In 1992 the Peruvian government granted a 99-year lease to the government of landlocked Bolivia to develop a port facility, in effect allowing Bolivia to claim to be a "Pacific Ocean nation". Bolivia lost its territory on the Pacific coast following the War of the Pacific with Chile in the 19th century. A new metre gauge railway through Bolivia to Brazil is also proposed.

== Climate ==

Temperatures in Ilo range between 18 and 28 degrees Celsius year round. Rain is almost non-existent, as Ilo is located north of the Atacama Desert, one of the driest coastal deserts in the world.
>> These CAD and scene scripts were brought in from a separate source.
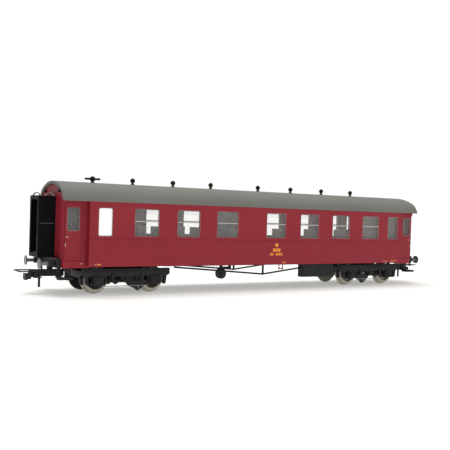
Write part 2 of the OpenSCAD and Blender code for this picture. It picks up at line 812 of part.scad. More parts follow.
// One bogie side with its axle boxes, springs, brake hanger and bearings, on the right
module bogie_side(hanger) {
    wheel = bogie_wheelbase / 2;
    half = bogie_len / 2;
    y0 = side_frame_y;
    y1 = y0 + bogie_side_t;
    root_y = y1 - 0.4;
    translate([0, 0, axle_z]) difference() {
        union() {
            across(y0, y1) {
                side_outline();
                mirror([1, 0]) side_outline();
                translate([hanger, 0])
                    polygon([[-4.2, -0.9], [-3.6, -1.9], [-0.4, -4.6], [0.4, -4.6], [3.6, -1.9],
                        [4.2, -0.9]]);
            }
            for (side = [-1, 1]) {
                translate([side * wheel, 0, 0]) {
                    block(-2.3, 2.3, root_y, y1 + 0.7, -2, 1.7);
                    cross_bar(0, root_y, y1 + 1, 0, 2.6);
                }
                block(side * 6.6 - 0.5, side * 6.6 + 0.5, root_y, y1 + 0.5, -0.65, 2.55);
            }
            block(1 - half, half - 1, root_y, y1 + 0.35, bogie_side_rise - 0.7,
                bogie_side_rise - 0.2);
            block(3 - wheel, wheel - 3, root_y, y1 + 0.3, -0.95, -0.5);
        }
        for (side = [-1, 1])
            cross_bar(side * wheel, y0 - over, y0 + bearing_depth, 0, 2 * bearing_r);
        across(y0 - over, y1 + over) for (side = [-1, 1]) {
            translate([side * 4.1, 0.65]) polygon(round_rect(3.4, 1.8, 0.3, 2));
            translate([side * 8.4, 0.65]) polygon(round_rect(1.4, 1.8, 0.3, 2));
        }
    }
}

// A curved shoe on each side of every wheel, and the beam that joins each pair across
module brake_shoes() {
    wheel = bogie_wheelbase / 2;
    y0 = wheel_inner_y + flange_w + 0.3;
    y1 = wheel_outer_y - 0.2;
    inner_r = tread_d / 2 + shoe_gap;
    outer_r = inner_r + shoe_t;
    low_z = axle_z - 2;
    top_z = frame_plate_z - 0.5;
    both_ends() for (side = [-1, 1]) translate([wheel, 0, 0]) scale([side, 1, 1]) {
        both_sides() intersection() {
            difference() {
                cross_bar(0, y0, y1, axle_z, 2 * outer_r);
                cross_bar(0, y0 - over, y1 + over, axle_z, 2 * inner_r);
            }
            block(0, outer_r + over, y0 - over, y1 + over, low_z, top_z);
        }
        block(flange_r + 0.2, flange_r + 0.9, -y1, y1, top_z - 0.5, frame_plate_z);
    }
}

module front_bogie_frame() color(frame_black) translate([-pivot_x, 0, 0]) bogie_frame();

module rear_bogie_frame() color(frame_black) translate([pivot_x, 0, 0]) bogie_frame();

module front_bogie_sides() color(frame_black)
    translate([-pivot_x, 0, 0]) both_sides() bogie_side(hanger_x);

module rear_bogie_sides() color(frame_black)
    translate([pivot_x, 0, 0]) both_sides() bogie_side(-hanger_x);

module front_brake_shoes() color(frame_black) translate([-pivot_x, 0, 0]) brake_shoes();

module rear_brake_shoes() color(frame_black) translate([pivot_x, 0, 0]) brake_shoes();

// ---- Wheelsets ----

// Section of a wheel from its bore outwards, with its back face at height 0
function wheel_section() = let (r = tread_d / 2, bore = axle_d / 2 + 0.01) [
    [bore, 0], [flange_r - 0.2, 0], [flange_r, 0.25], [flange_r, 0.55], [r + 0.1, flange_w],
    [r - 0.1, wheel_w - 0.2], [r - 0.3, wheel_w], [r - 1.1, wheel_w], [r - 1.3, 1.9],
    [bore + 1.1, 1.7], [bore + 0.9, wheel_w + 0.2], [bore, wheel_w + 0.2]
];

module wheels(x) {
    for (side = [-1, 1])
        translate([x, side * wheel_inner_y, axle_z]) rotate([-90 * side, 0, 0])
            rotate_extrude($fn = 64) polygon(wheel_section());
}

module axle(x) {
    shoulder_y = (wheel_outer_y + side_frame_y) / 2;
    cross_bar(x, -shoulder_y, shoulder_y, axle_z, axle_d);
    cross_bar(x, -axle_half, axle_half, axle_z, axle_end_d);
}

module wheels_1() color(nickel) wheels(wheels_x[0]);

module wheels_2() color(nickel) wheels(wheels_x[1]);

module wheels_3() color(nickel) wheels(wheels_x[2]);

module wheels_4() color(nickel) wheels(wheels_x[3]);

module axle_1() color(frame_black) axle(wheels_x[0]);

module axle_2() color(frame_black) axle(wheels_x[1]);

module axle_3() color(frame_black) axle(wheels_x[2]);

module axle_4() color(frame_black) axle(wheels_x[3]);

// ---- Couplers ----

// Swinging shaft with its head and the pin that carries the loop
module coupler() {
    z0 = coupler_z - coupler_h / 2;
    z1 = coupler_z + coupler_h / 2;
    half = 1.3;
    head_half = 2;
    head_x = coupler_tip_x - 2.3;
    difference() {
        union() {
            translate([coupler_x, 0, z0]) cylinder(h = coupler_h, d = 4.2);
            block(coupler_x, head_x + 0.5, -half, half, z0, z1);
            block(head_x, coupler_tip_x, -head_half, head_half, z0 - 1, z1 - 1.6);
            block(coupler_tip_x - 1.1, coupler_tip_x, -half, half, z0 - 1.4, z0);
            cross_bar(loop_hinge_x, -half - 1, half + 1, coupler_z, loop_pin_d);
        }
        translate([coupler_x, 0, z0 - over])
            cylinder(h = coupler_h + 2 * over, d = coupler_pin_d + 2 * running_gap);
    }
}

// Lifting wire loop with its cheeks and the pin that hangs below the shaft
module coupler_loop() {
    shaft_low = coupler_z - coupler_h / 2;
    wire = 0.5;
    z0 = 9.2;
    z1 = z0 + wire;
    cheek_y = 1.5;
    cheek_t = 0.8;
    plate_t = 0.4;
    cheek_low = shaft_low - 0.6;
    pin_x = loop_hinge_x - 1.9;
    difference() {
        union() {
            both_sides() {
                block(loop_hinge_x - 0.25, loop_tip_x, loop_half_w - wire, loop_half_w, z0, z1);
                block(loop_hinge_x - 0.25, loop_hinge_x + 0.25, cheek_y, loop_half_w, z0, z1);
                block(loop_hinge_x - 0.8, loop_hinge_x + 0.9, cheek_y, cheek_y + cheek_t,
                    cheek_low, z1);
                block(pin_x - 0.5, loop_hinge_x + 0.2, cheek_y, cheek_y + cheek_t,
                    cheek_low, cheek_low + plate_t);
            }
            block(loop_tip_x - wire, loop_tip_x, -loop_half_w, loop_half_w, z0, z1);
            block(pin_x - 0.5, loop_hinge_x - 0.2, -cheek_y - cheek_t, cheek_y + cheek_t,
                cheek_low, cheek_low + plate_t);
            translate([pin_x, 0, 2.6]) cylinder(h = cheek_low - 2.6 + plate_t / 2, d = 1);
        }
        cross_bar(loop_hinge_x, -cheek_y - cheek_t - over / 10, cheek_y + cheek_t + over / 10,
            coupler_z, loop_pin_d + 2 * running_gap);
    }
}

module front_coupler() color(frame_black) mirror([1, 0, 0]) coupler();

module rear_coupler() color(frame_black) coupler();

module front_coupler_loop() color(frame_black) mirror([1, 0, 0]) coupler_loop();

module rear_coupler_loop() color(frame_black) coupler_loop();

left_side();
right_side();
front_end();
rear_end();
roof();
underframe();
ballast_weight();
left_glazing();
right_glazing();
toilet_panes();
door_panes();
seats();
partitions();
front_gangway();
rear_gangway();
gangway_frames();
gangway_caps();
gangway_footplates();
buffer_housings();
buffer_heads();
roof_vents();
cross_vent();
truss_rods();
battery_box();
dynamo();
brake_handles();
door_steps();
brake_hoses();
lamp_brackets();
front_bogie_frame();
front_bogie_sides();
front_brake_shoes();
rear_bogie_frame();
rear_bogie_sides();
rear_brake_shoes();
wheels_1();
axle_1();
wheels_2();
axle_2();
wheels_3();
axle_3();
wheels_4();
axle_4();
front_coupler();
front_coupler_loop();
rear_coupler();
rear_coupler_loop();
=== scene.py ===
# %% [markdown]
# # A four-axle passenger coach in small scale
# The coach is a moulded model: a wine-red body, a grey roof, black running gear and bright
# wheels. Its solid parts come from the frame, already in place and in metres. This lesson gives
# them their finishes and adds the small pieces that make a model look real: window rims, door
# fittings, rivets, springs and printed marks.

# %% Load the frame
import bmesh
import bpy
from math import cos, pi, radians, sin
from mathutils import Matrix, Vector


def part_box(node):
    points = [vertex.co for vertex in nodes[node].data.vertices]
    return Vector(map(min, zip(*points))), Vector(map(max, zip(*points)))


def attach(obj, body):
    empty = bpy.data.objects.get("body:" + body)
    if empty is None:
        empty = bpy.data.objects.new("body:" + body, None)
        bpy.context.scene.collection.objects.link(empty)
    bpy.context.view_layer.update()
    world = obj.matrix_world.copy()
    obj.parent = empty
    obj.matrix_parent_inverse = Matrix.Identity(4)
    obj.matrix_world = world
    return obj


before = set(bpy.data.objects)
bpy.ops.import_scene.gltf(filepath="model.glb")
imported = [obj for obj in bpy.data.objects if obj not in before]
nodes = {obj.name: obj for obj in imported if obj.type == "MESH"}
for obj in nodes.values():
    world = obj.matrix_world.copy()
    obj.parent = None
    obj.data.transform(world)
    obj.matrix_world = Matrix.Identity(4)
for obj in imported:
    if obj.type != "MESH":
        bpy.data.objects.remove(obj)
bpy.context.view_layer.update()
MM = 0.001

# %% [markdown]
# ## Places and sizes
# Every added piece is seated on a solid of the frame, so its place is read from that solid's box
# where the box tells it. Sizes that no box can tell, such as the place of a window or the face
# of a wall, are listed here in millimetres and turned into metres where they are used.

# %% Measure the solids
def low(node):
    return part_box(node)[0] / MM


def high(node):
    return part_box(node)[1] / MM


SIDE_Y, DOOR_Y = 16.8, 14.0
WIDE_X = [-61.6, -41.75, -21.9, 4.87, 24.72, 44.57, 64.42]
WINDOW_Z, WINDOW_H = 30.2, 11.6
WIDE_W, TOILET_X, TOILET_W, REAR_X, REAR_W = 11.15, -80.1, 6.1, 80.0, 7.0
DOOR_X, DOOR_W, DOOR_WINDOW_Z, DOOR_WINDOW_H = 92.7, 5.0, 31.0, 9.2
PIVOT_X, AXLE_X, AXLE_Z = 68.4, 12.8, 6.05
print("bogie pivots", 2 * PIVOT_X, "mm apart,", len(WIDE_X), "wide windows on each side")

# %% [markdown]
# ## Camera
# The coach is seen from its front left corner, from about the height of its windows, with a
# medium lens. The turn is built from a yaw, a pitch and a small roll, as a hand-held camera has.

# %% Camera
CAMERA_AT = Vector((-0.1813184, -0.2787207, 0.0347748))
YAW, PITCH, ROLL = 31.080, -0.888, 1.754
LENS, SENSOR_W = 54.414, 36
NEAREST, FARTHEST = 0.01, 50


def make_camera():
    yaw, pitch, roll = radians(YAW), radians(PITCH), radians(ROLL)
    ahead = Vector((sin(yaw) * cos(pitch), cos(yaw) * cos(pitch), sin(pitch)))
    right = Vector((cos(yaw), -sin(yaw), 0))
    up = right.cross(ahead)
    x_axis = cos(roll) * right + sin(roll) * up
    y_axis = -sin(roll) * right + cos(roll) * up
    data = bpy.data.cameras.new("camera")
    data.lens, data.sensor_width = LENS, SENSOR_W
    data.clip_start, data.clip_end = NEAREST, FARTHEST
    camera = bpy.data.objects.new("camera", data)
    turn = Matrix((x_axis, y_axis, -ahead)).transposed().to_4x4()
    camera.matrix_world = Matrix.Translation(CAMERA_AT) @ turn
    bpy.context.scene.collection.objects.link(camera)
    bpy.context.scene.camera = camera


make_camera()
print("camera with a", LENS, "mm lens")

# %% [markdown]
# ## Light
# A small product is lit by a white tent: soft light from everywhere and one large lamp above.
# The world gives the soft part. It looks pure white to the camera but lights the coach less,
# so that its dark colours keep their depth. A wide sun overhead lays the shadow under the coach,
# and the floor glows a little, as paper with light behind it, so that the shadow stays pale. The
# tent is dimmer towards the front end, which turns the end wall darker than the side. Most cells
# below build nodes, so a small helper makes one node and fills its inputs in one call.

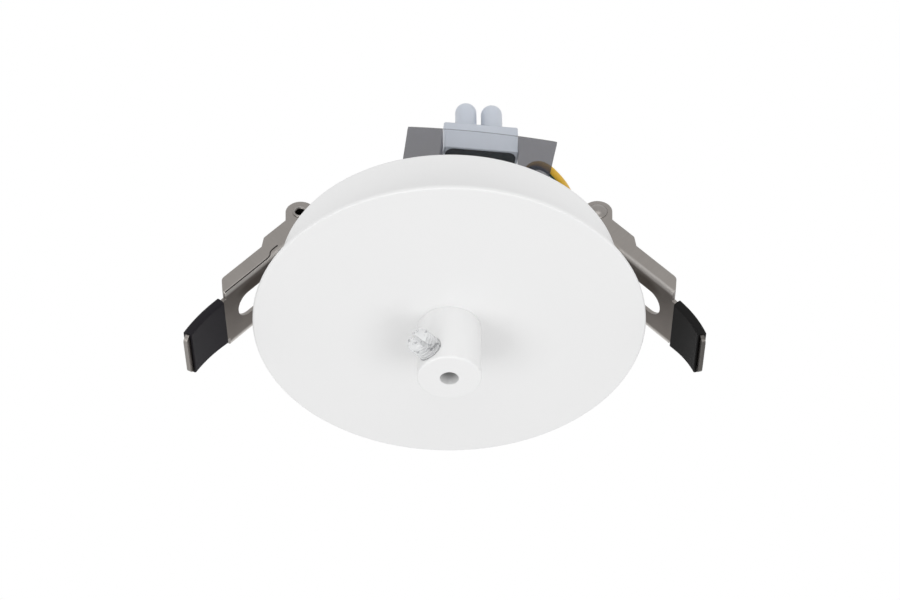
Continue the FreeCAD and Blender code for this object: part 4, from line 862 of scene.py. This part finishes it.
def seen_directly(tree):
    """1 where a camera, mirror or see-through ray looks, 0 for light on surfaces."""
    path = add_node(tree, "ShaderNodeLightPath")
    camera_or_gloss = math_node(tree, "MAXIMUM", path.outputs["Is Camera Ray"], path.outputs["Is Glossy Ray"])
    return math_node(tree, "MAXIMUM", camera_or_gloss, path.outputs["Is Transmission Ray"])


def make_floor():
    """A pale floor far below the part, white where it is seen."""
    material, tree, shader = new_material("pale_floor", Roughness=0.9)
    skin = place_effect(tree, SKIN, Cells_per_mm=0.05, Drift_per_mm=0.002, Color=(0.80, 0.80, 0.80, 1),
                        Drift_Color=(0.77, 0.77, 0.77, 1), Roughness=0.9)
    glow = add_node(tree, "ShaderNodeEmission")
    mix = add_node(tree, "ShaderNodeMixShader")
    link_up(tree, (object_place(tree), skin.inputs["Vector"]),
            (skin.outputs["Color"], shader.inputs["Base Color"]),
            (seen_directly(tree), mix.inputs[0]), (shader.outputs[0], mix.inputs[1]),
            (glow.outputs[0], mix.inputs[2]),
            (mix.outputs[0], tree.nodes["Material Output"].inputs["Surface"]))
    corners = [(x * FLOOR_HALF, y * FLOOR_HALF, FLOOR_LEVEL) for x, y in ((-1, -1), (1, -1), (1, 1), (-1, 1))]
    floor = add_piece("pale_floor", corners, [(0, 1, 2, 3)], material, None, smooth=False)


make_floor()

world = bpy.data.worlds.new("studio")
world.use_nodes = True
scene.world = world
sky = world.node_tree
background = sky.nodes["Background"]
link_up(sky, (mix_colors(sky, seen_directly(sky), AMBIENT, WHITE), background.inputs["Color"]))
background.inputs["Strength"].default_value = 1.0


def add_softbox(name, place, power, width, depth):
    """A large soft light aimed at the part."""
    data = bpy.data.lights.new(name, "AREA")
    data.shape = "RECTANGLE"
    data.size = width
    data.size_y = depth
    data.energy = power
    light = bpy.data.objects.new(name, data)
    light.matrix_world = (Matrix.Translation(place)
                          @ (-Vector(place)).to_track_quat("-Z", "Y").to_matrix().to_4x4())
    scene.collection.objects.link(light)


for softbox in SOFTBOXES:
    add_softbox(*softbox)

scene.view_settings.view_transform = "Standard"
Climate data for Ilo (Punta Coles), elevation 25 m (82 ft), (1991–2020)
| Month | Jan | Feb | Mar | Apr | May | Jun | Jul | Aug | Sep | Oct | Nov | Dec | Year |
| Mean daily maximum °C (°F) | 25.5 (77.9) | 25.7 (78.3) | 24.9 (76.8) | 23.3 (73.9) | 21.8 (71.2) | 19.9 (67.8) | 18.8 (65.8) | 18.7 (65.7) | 19.3 (66.7) | 20.9 (69.6) | 22.9 (73.2) | 24.3 (75.7) | 22.2 (71.9) |
| Mean daily minimum °C (°F) | 19.2 (66.6) | 19.3 (66.7) | 18.7 (65.7) | 17.4 (63.3) | 16.5 (61.7) | 15.6 (60.1) | 14.9 (58.8) | 14.5 (58.1) | 14.7 (58.5) | 15.9 (60.6) | 17.2 (63.0) | 18.0 (64.4) | 16.8 (62.3) |
| Average precipitation mm (inches) | 0.4 (0.02) | 0.4 (0.02) | 0.5 (0.02) | 0.0 (0.0) | 0.6 (0.02) | 0.4 (0.02) | 3.0 (0.12) | 1.6 (0.06) | 1.8 (0.07) | 0.6 (0.02) | 0.7 (0.03) | 0.0 (0.0) | 10 (0.4) |
Source: National Meteorology and Hydrology Service of Peru

== Pacific Ocean terminal of the Interoceanic Highway ==

Ilo is the southernmost of the three ports which comprise the Peruvian termini of the Interoceanic Highway which links the state of Acre, in the Amazon Basin in Brazil, across the Andes to the Pacific Ocean.

== Main sights ==

The main attraction is the Urban Center whose landmarks are:

- St. Jerome's temple, built in 1871
- Glorieta José Gálvez, built in 1915
- State Pier, built at the end of 19th century
- Punta Coles
- Peruvian Navy Museum
- "El Algarrobal" Museum.
- The powerful tubing right hander wave that breaks in the bay

=== Boliviamar ===

BoliviaMar is a narrow strip of beach located 17.5 km to the south, next to the coastal road that connects the departments of Tacna and Moquegua. It is a port concession to Bolivia and the terminus for a planned railway project.

== In popular culture ==

Ilo is referenced in the traditional sea shanty "Tom's Gone to Hilo".